Schwartz’s defense of audiobooks points out that buying habits are remarkably similar for both readers and listeners. Surprise, surprise, a large number of listeners (23%) choose literary fiction over more easily digestible fare. Schwartz describes his experience of listening to literary titles that pose challenges to the ear: David Mitchell’s Cloud Atlas, Ben Fountain’s Billy Lynn’s Long Halftime Walk, Thomas Pynchon’s Bleeding Edge, and David Foster Wallace’s Infinite Jest

“Funny Talk” by David Carr:

Review of Let’s Explore Diabetes with Owls by David Sedaris, who’s been entertaining listeners of “This American Life” for years with his reminiscences of growing up in North Carolina. Carr calls him “a brilliant audio performer of his own work.”

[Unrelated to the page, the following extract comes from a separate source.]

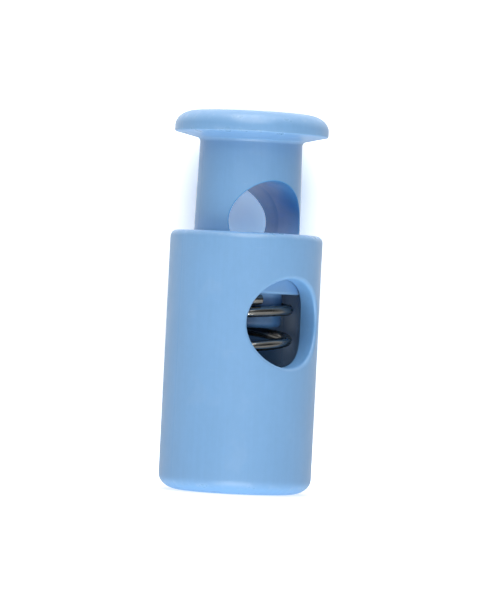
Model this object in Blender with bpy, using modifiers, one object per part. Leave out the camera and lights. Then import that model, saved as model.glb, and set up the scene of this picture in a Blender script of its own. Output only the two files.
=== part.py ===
"""A barrel cord lock: a hollow barrel, a sprung plunger with a broad head, and the spring.

Metres, +Z up. The barrel stands on its closed end at z = 0, with its axis on Z. Its cord
hole runs along Y. The plunger is modelled fully out, where the spring holds it. Pressed
down by PLUNGER_TRAVEL, its own cord hole is level with the barrel's to half a millimetre,
and a cord can pass. Let go, it pinches the cord.
"""

import math

import bmesh
import bpy

# Barrel
BARREL_RADIUS = 0.0050
BARREL_HEIGHT = 0.0170
BORE_RADIUS = 0.0038
FLOOR_THICKNESS = 0.0016
BORE_CORNER = 0.0005
RIM_ROUND = 0.00045
BASE_ROUND_WIDTH = 0.0014
BASE_ROUND_HEIGHT = 0.0010
MOUTH_RADIUS = 0.00359
MOUTH_LIP_HEIGHT = 0.00055
MOUTH_CHAMFER = 0.00015
BARREL_HOLE_RADIUS = 0.00288
BARREL_HOLE_HEIGHT = 0.01119
BARREL_HOLE_ROUND = 0.00032

# Plunger, fully out. Its foot is wider than its stem and bears up against the barrel's lip.
# Pressed home, the underside of its head meets the barrel's rim.
PLUNGER_TRAVEL = 0.0061
PLUNGER_TURN = math.radians(-10)
FOOT_HEIGHT = 0.01308
FOOT_RADIUS = 0.0037
FOOT_CHAMFER = 0.0002
SPIGOT_RADIUS = 0.0025
SPIGOT_LENGTH = 0.00225
SPIGOT_ROUND = 0.0004
SHOULDER_GAP = 0.00008
STEM_RADIUS_BELOW = 0.00348
STEM_RADIUS_ABOVE = 0.00336
STEM_FILLET = 0.0003
HEAD_RADIUS = 0.00505
HEAD_STOP_GAP = 0.00004
HEAD_UNDERSIDE_HEIGHT = BARREL_HEIGHT + PLUNGER_TRAVEL + HEAD_STOP_GAP
HEAD_UNDERSIDE_RISE = 0.0003
HEAD_THICKNESS = 0.00174
HEAD_ROUND_WIDTH = 0.0014
HEAD_ROUND_HEIGHT = 0.0010
HEAD_LOWER_ROUND = 0.00012
PLUNGER_HOLE_RADIUS = 0.00265
PLUNGER_HOLE_HEIGHT = 0.01774
PLUNGER_HOLE_ROUND = 0.00014

# Spring: round wire, right-handed, with a closed turn at each end
WIRE_RADIUS = 0.00035
COIL_RADIUS = 0.00295
SPRING_TURNS = 6.05
CLOSED_TURNS = 1.0
CLOSED_PITCH = 0.00072
PITCH_RAMP_TURNS = 0.4
SPRING_GAP = 0.00005
SPRING_TOP_ANGLE = math.radians(-107)

# Fineness of the round shapes
LATHE_STEPS = 64
HOLE_STEPS = 48
FLARE_STEPS = 4
FLARE_ANGLE = math.radians(78)
ARC_STEPS = 5
COIL_POINTS_PER_TURN = 20

# Linear RGB, metallic, roughness
BARREL_FINISH = ((0.235, 0.440, 0.730), 0.0, 0.38)
PLUNGER_FINISH = ((0.235, 0.440, 0.730), 0.0, 0.38)
SPRING_FINISH = ((0.42, 0.41, 0.39), 1.0, 0.28)


def clear_scene():
    for obj in list(bpy.data.objects):
        bpy.data.objects.remove(obj, do_unlink=True)


def new_collection(name):
    collection = bpy.data.collections.new(name)
    bpy.context.scene.collection.children.link(collection)
    return collection


def new_material(name, finish):
    colour, metallic, roughness = finish
    material = bpy.data.materials.new(name)
    material.use_nodes = True
    shader = material.node_tree.nodes["Principled BSDF"]
    shader.inputs["Base Color"].default_value = (*colour, 1)
    shader.inputs["Metallic"].default_value = metallic
    shader.inputs["Roughness"].default_value = roughness
    material.diffuse_color = (*colour, 1)
    return material


def arc(centre, width, height, start, end):
    """Points along an elliptical arc in the (radius, height) plane. Its angles are in degrees."""
    points = []
    for step in range(ARC_STEPS + 1):
        angle = math.radians(start + (end - start) * step / ARC_STEPS)
        points.append(
            (centre[0] + width * math.cos(angle), centre[1] + height * math.sin(angle))
        )
    return points


def turned(name, profile, collection):
    """A solid of revolution about Z. The profile runs up the inside and down the outside."""
    mesh = bpy.data.meshes.new(name)
    points = [(radius, 0, height) for radius, height in profile]
    edges = [(i, i + 1) for i in range(len(points) - 1)]
    mesh.from_pydata(points, edges, [])
    obj = bpy.data.objects.new(name, mesh)
    collection.objects.link(obj)
    screw = obj.modifiers.new("Turn", "SCREW")
    screw.axis = "Z"
    screw.steps = screw.render_steps = LATHE_STEPS
    screw.use_merge_vertices = True
    screw.merge_threshold = 1e-6
    screw.use_smooth_shade = True
    return obj


def ring_about_y(radius, y_at):
    """Points round a circle about Y, as seen along Y. y_at gives each point's y from its x."""
    points = []
    for i in range(HOLE_STEPS):
        angle = 2 * math.pi * i / HOLE_STEPS
        x = radius * math.cos(angle)
        points.append((x, y_at(x), radius * math.sin(angle)))
    return points


def hole_cutter(name, hole_radius, body_radius, edge_round, collection):
    """A cutter along Y for a round hole across a cylinder, with a rounded edge at each mouth.

    The edge follows the saddle where hole and cylinder meet, so the cutter is a loft from
    the round hole to that curve and on past the body.
    """
    half = []
    for step in range(FLARE_STEPS + 1):
        angle = FLARE_ANGLE * step / FLARE_STEPS
        widening = edge_round * (1 - math.cos(angle))
        depth = edge_round * (1 - math.sin(angle))
        half.append(
            ring_about_y(
                hole_radius + widening,
                lambda x, depth=depth: math.sqrt(body_radius**2 - x**2) - depth,
            )
        )
    half.append(ring_about_y(hole_radius + edge_round, lambda x: body_radius + 2 * edge_round))
    other_half = [[(x, -y, z) for x, y, z in ring] for ring in reversed(half)]

    mesh = bmesh.new()
    rings = [[mesh.verts.new(point) for point in ring] for ring in other_half + half]
    for first, second in zip(rings, rings[1:]):
        for i in range(HOLE_STEPS):
            j = (i + 1) % HOLE_STEPS
            mesh.faces.new((first[i], first[j], second[j], second[i]))
    mesh.faces.new(rings[0])
    mesh.faces.new(rings[-1])
    bmesh.ops.recalc_face_normals(mesh, faces=mesh.faces)
    data = bpy.data.meshes.new(name)
    mesh.to_mesh(data)
    mesh.free()
    cutter = bpy.data.objects.new(name, data)
    collection.objects.link(cutter)
    cutter.hide_render = True
    cutter.display_type = "WIRE"
    return cutter


def cut(obj, cutter):
    boolean = obj.modifiers.new(cutter.name, "BOOLEAN")
    boolean.operation = "DIFFERENCE"
    boolean.solver = "EXACT"
    boolean.object = cutter


def make_barrel(parts, cutters):
    """The closed-ended outer case, with an inward lip at its mouth and the cord hole across it."""
    lip_bottom = BARREL_HEIGHT - MOUTH_LIP_HEIGHT
    lip_step = BORE_RADIUS - MOUTH_RADIUS
    corner_centre = (BORE_RADIUS - BORE_CORNER, FLOOR_THICKNESS + BORE_CORNER)
    rim_centre = (BARREL_RADIUS - RIM_ROUND, BARREL_HEIGHT - RIM_ROUND)
    base_centre = (BARREL_RADIUS - BASE_ROUND_WIDTH, BASE_ROUND_HEIGHT)

    profile = [(0, FLOOR_THICKNESS)]
    profile += arc(corner_centre, BORE_CORNER, BORE_CORNER, -90, 0)
    profile += [
        (BORE_RADIUS, lip_bottom - lip_step / 2),
        (MOUTH_RADIUS, lip_bottom),
        (MOUTH_RADIUS, BARREL_HEIGHT - MOUTH_CHAMFER),
        (MOUTH_RADIUS + MOUTH_CHAMFER, BARREL_HEIGHT),
    ]
    profile += arc(rim_centre, RIM_ROUND, RIM_ROUND, 90, 0)
    profile += arc(base_centre, BASE_ROUND_WIDTH, BASE_ROUND_HEIGHT, 0, -90)
    profile.append((0, 0))
    barrel = turned("barrel", profile, parts)

    cutter = hole_cutter(
        "barrel_cord_hole", BARREL_HOLE_RADIUS, BARREL_RADIUS, BARREL_HOLE_ROUND, cutters
    )
    cutter.location.z = BARREL_HOLE_HEIGHT
    cut(barrel, cutter)
    barrel.data.materials.append(new_material("barrel_plastic", BARREL_FINISH))
    return barrel


def make_plunger(parts, cutters):
    """The push button: broad head, stem with the second cord hole, wider foot, and under the
    foot a spigot that keeps the spring in the middle."""
    shoulder = BARREL_HEIGHT - MOUTH_LIP_HEIGHT - SHOULDER_GAP - FOOT_HEIGHT
    shoulder_step = FOOT_RADIUS - STEM_RADIUS_BELOW
    underside = HEAD_UNDERSIDE_HEIGHT - FOOT_HEIGHT
    edge = underside + HEAD_UNDERSIDE_RISE
    top = underside + HEAD_THICKNESS
    head_centre = (HEAD_RADIUS - HEAD_ROUND_WIDTH, top - HEAD_ROUND_HEIGHT)
    edge_centre = (HEAD_RADIUS - HEAD_LOWER_ROUND, edge + HEAD_LOWER_ROUND)
    fillet_centre = (STEM_RADIUS_ABOVE + STEM_FILLET, underside - STEM_FILLET)
    spigot_centre = (SPIGOT_RADIUS - SPIGOT_ROUND, SPIGOT_ROUND - SPIGOT_LENGTH)

    profile = [(0, top)]
    profile += arc(head_centre, HEAD_ROUND_WIDTH, HEAD_ROUND_HEIGHT, 90, 0)
    profile += arc(edge_centre, HEAD_LOWER_ROUND, HEAD_LOWER_ROUND, 0, -90)
    profile += arc(fillet_centre, STEM_FILLET, STEM_FILLET, 90, 180)
    profile += [
        (STEM_RADIUS_BELOW, shoulder),
        (FOOT_RADIUS, shoulder - shoulder_step / 2),
        (FOOT_RADIUS, FOOT_CHAMFER),
        (FOOT_RADIUS - FOOT_CHAMFER, 0),
        (SPIGOT_RADIUS, 0),
    ]
    profile += arc(spigot_centre, SPIGOT_ROUND, SPIGOT_ROUND, 0, -90)
    profile.append((0, -SPIGOT_LENGTH))
    plunger = turned("plunger", profile, parts)
    plunger.location.z = FOOT_HEIGHT
    plunger.rotation_euler.z = PLUNGER_TURN

    cutter = hole_cutter(
        "plunger_cord_hole", PLUNGER_HOLE_RADIUS, STEM_RADIUS_BELOW, PLUNGER_HOLE_ROUND, cutters
    )
    cutter.parent = plunger
    cutter.location.z = PLUNGER_HOLE_HEIGHT - FOOT_HEIGHT
    cut(plunger, cutter)
    plunger.data.materials.append(new_material("plunger_plastic", PLUNGER_FINISH))
    return plunger


def smooth_step(share):
    share = min(max(share, 0), 1)
    return share * share * (3 - 2 * share)


def coil_points(height):
    """Points along the wire's centre line, from z = 0 to the height, ending at angle 0."""
    active_turns = SPRING_TURNS - 2 * CLOSED_TURNS
    active_pitch = (height - 2 * CLOSED_TURNS * CLOSED_PITCH) / active_turns
    count = round(SPRING_TURNS * COIL_POINTS_PER_TURN)
    step = SPRING_TURNS / count
    points = []
    z = 0
    for i in range(count + 1):
        turn = i * step
        angle = 2 * math.pi * (turn - SPRING_TURNS)
        points.append((COIL_RADIUS * math.cos(angle), COIL_RADIUS * math.sin(angle), z))
        middle = turn + step / 2
        to_end = min(middle, SPRING_TURNS - middle)
        share = smooth_step((to_end - CLOSED_TURNS) / PITCH_RAMP_TURNS + 0.5)
        z += step * (CLOSED_PITCH + (active_pitch - CLOSED_PITCH) * share)
    return points


def make_spring(parts):
    """The compression spring, between the barrel's floor and the plunger's foot."""
    bottom = FLOOR_THICKNESS + SPRING_GAP + WIRE_RADIUS
    top = FOOT_HEIGHT - SPRING_GAP - WIRE_RADIUS
    points = coil_points(top - bottom)
    curve = bpy.data.curves.new("spring", "CURVE")
    curve.dimensions = "3D"
    curve.bevel_depth = WIRE_RADIUS
    curve.bevel_resolution = 2
    curve.use_fill_caps = True
    wire = curve.splines.new("POLY")
    wire.points.add(len(points) - 1)
    for point, place in zip(wire.points, points):
        point.co = (*place, 1)
    wire.use_smooth = True
    spring = bpy.data.objects.new("spring", curve)
    parts.objects.link(spring)
    spring.location.z = bottom
    spring.rotation_euler.z = SPRING_TOP_ANGLE
    curve.materials.append(new_material("spring_steel", SPRING_FINISH))
    return spring


def main():
    clear_scene()
    parts = new_collection("cord_lock")
    cutters = new_collection("cord_lock_cutters")
    make_barrel(parts, cutters)
    make_plunger(parts, cutters)
    make_spring(parts)


main()
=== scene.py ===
"""The looks of the barrel cord lock: moulded light-blue plastic round a bright steel spring."""
import math

import bmesh
import bpy
from mathutils import Matrix, Vector


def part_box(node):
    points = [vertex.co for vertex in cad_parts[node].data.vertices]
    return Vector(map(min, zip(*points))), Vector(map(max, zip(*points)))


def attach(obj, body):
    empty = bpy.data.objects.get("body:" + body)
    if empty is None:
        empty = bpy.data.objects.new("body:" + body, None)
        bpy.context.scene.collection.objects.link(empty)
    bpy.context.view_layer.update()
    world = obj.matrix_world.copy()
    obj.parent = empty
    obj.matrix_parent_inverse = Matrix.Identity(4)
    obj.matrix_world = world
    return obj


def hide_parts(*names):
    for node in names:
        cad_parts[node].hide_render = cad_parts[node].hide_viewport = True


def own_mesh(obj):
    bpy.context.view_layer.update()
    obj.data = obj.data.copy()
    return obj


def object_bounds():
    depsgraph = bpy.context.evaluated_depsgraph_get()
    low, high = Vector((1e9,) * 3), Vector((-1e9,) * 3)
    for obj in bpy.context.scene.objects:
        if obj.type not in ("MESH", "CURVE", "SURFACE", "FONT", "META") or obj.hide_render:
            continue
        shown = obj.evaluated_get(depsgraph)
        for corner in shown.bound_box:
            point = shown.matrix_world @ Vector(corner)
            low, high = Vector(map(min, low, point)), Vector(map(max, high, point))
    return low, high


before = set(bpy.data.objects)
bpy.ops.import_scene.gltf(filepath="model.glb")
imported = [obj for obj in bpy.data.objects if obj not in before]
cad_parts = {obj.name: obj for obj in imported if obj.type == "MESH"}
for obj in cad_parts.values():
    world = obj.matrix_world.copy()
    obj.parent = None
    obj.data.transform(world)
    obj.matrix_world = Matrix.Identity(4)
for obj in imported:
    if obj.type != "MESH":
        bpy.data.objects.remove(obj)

cad_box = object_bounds()

# Sizes that the frame gives, in metres
_, BARREL_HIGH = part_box("barrel")
_, PLUNGER_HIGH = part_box("plunger")
SPRING_LOW, SPRING_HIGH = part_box("spring")

# Barrel
BARREL_RADIUS = BARREL_HIGH.x
BARREL_TOP = BARREL_HIGH.z
BORE_RADIUS = 0.0038
FLOOR_TOP = 0.0016
BORE_CORNER = 0.0005
RIM_ROUND = 0.00045
BASE_ROUND_WIDTH = 0.0014
BASE_ROUND_HEIGHT = 0.0010
MOUTH_RADIUS = 0.00359
MOUTH_LIP_HEIGHT = 0.00055
MOUTH_ROUND = 0.00015
BARREL_HOLE_RADIUS = 0.00288
BARREL_HOLE_Z = 0.01119
BARREL_HOLE_ROUND = 0.00032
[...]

“An Audible Feast” by Paul Hendrickson:

Simon & Schuster Audio has been releasing the “The Ernest Hemingway Audiobook Library” since 2002. Hendrickson admits to being an audiobook skeptic until hearing such talent as Donald Sutherland, Stacy Keach, William Hurt, and Brian Dennehy take on his beloved writer. Here he is on the sound of Hemingway: “Freed from the page, I could close my eyes and lie on some mental living-room rug and dream my way in all over again.”

“To Hear Her Tell It” by Charles Isherwood:

The Times theater critic gives a rave review to Meryl Streep for her reading of Colm Toibin’s The Testament of Mary. Toibin’s book – which began its life as a dramatic monologue for the Irish stage – is described by Isherwood as the “ideal audiobook.”